La sortie de ce documentaire est une première. Pour des raisons de politiquement correct, ce massacre a été très peu évoqué par les historiens et par la pensée dominante.
Jean Monneret, Guy Pervillé et Guillaume Zeller ont écrit de bons livres sur la question, mais c’est un événement dramatique qui a été pertinemment occulté. Il ternissait l’image d’une Algérie accédant à l’indépendance dans le bonheur de tous. Je n’ai pas encore eu l’occasion de voir ce document. D’après les informations que j’ai pu avoir, il serait bien orienté. C’est une très bonne chose que la télévision publique diffuse un document de cette nature. Ce document contribue à rétablir la vérité sur une page dramatique de la fin de l’Algérie française.
L’année dernière, vous avez publié Les Vérités cachées de la guerre d’Algérie. Ce livre a eu un certain succès, mais a peu suscité l’intérêt des médias mainstream. Pensez-vous que la France ait encore un blocage sur cet épisode de son Histoire ?

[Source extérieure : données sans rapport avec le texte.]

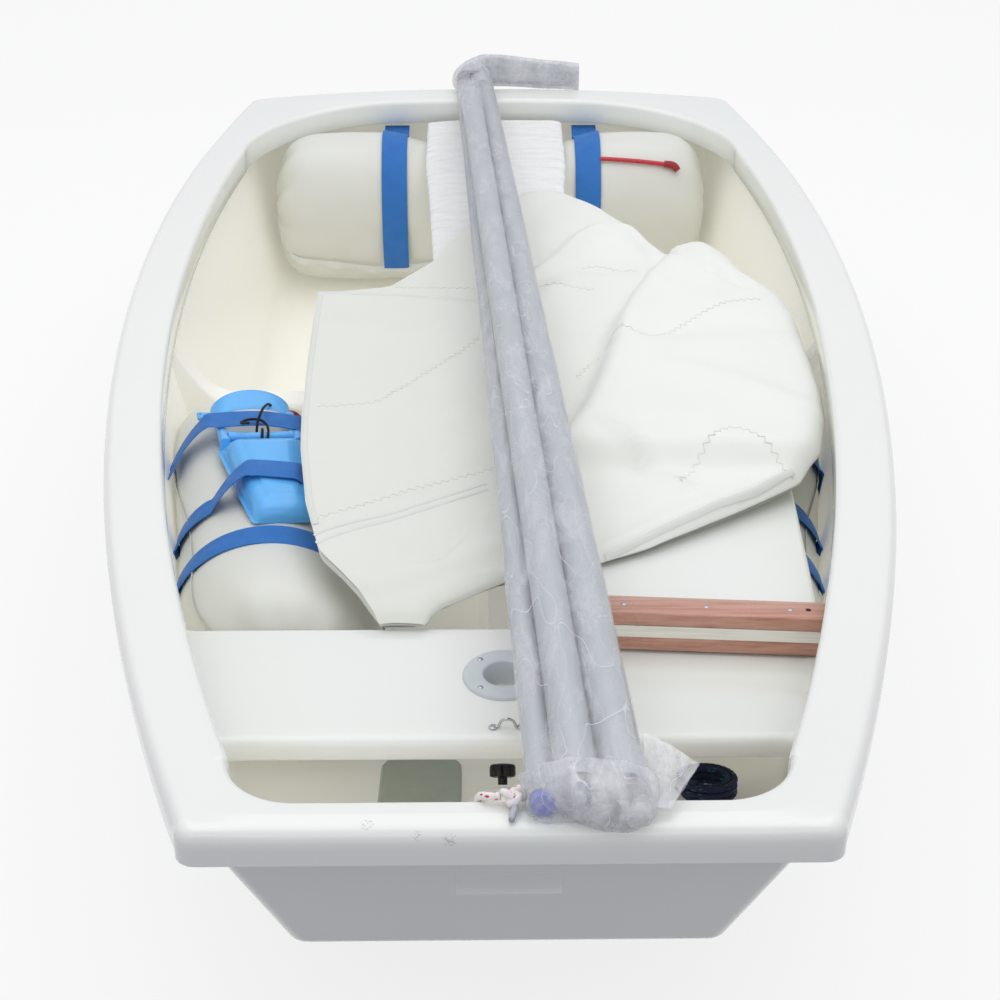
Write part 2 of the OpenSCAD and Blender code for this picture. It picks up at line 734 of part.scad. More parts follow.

On voudrait toujours avoir une lecture manichéenne de la présence française - des 132 ans de présence en Algérie - et de la guerre d’Algérie, que les Algériens appellent la guerre d’indépendance. J’ai voulu faire un travail équilibré qui raconte le positif et le négatif de cette affaire. Cela reste un sujet tabou. Il y a très peu de temps, L’Obs a titré : « quand la France occupait l’Algérie ». C’est une vision de l’Histoire totalement déformée pour des raisons idéologiques. Il faut travailler au rétablissement de la vérité. C’est ce que j’essaie de faire à ma place.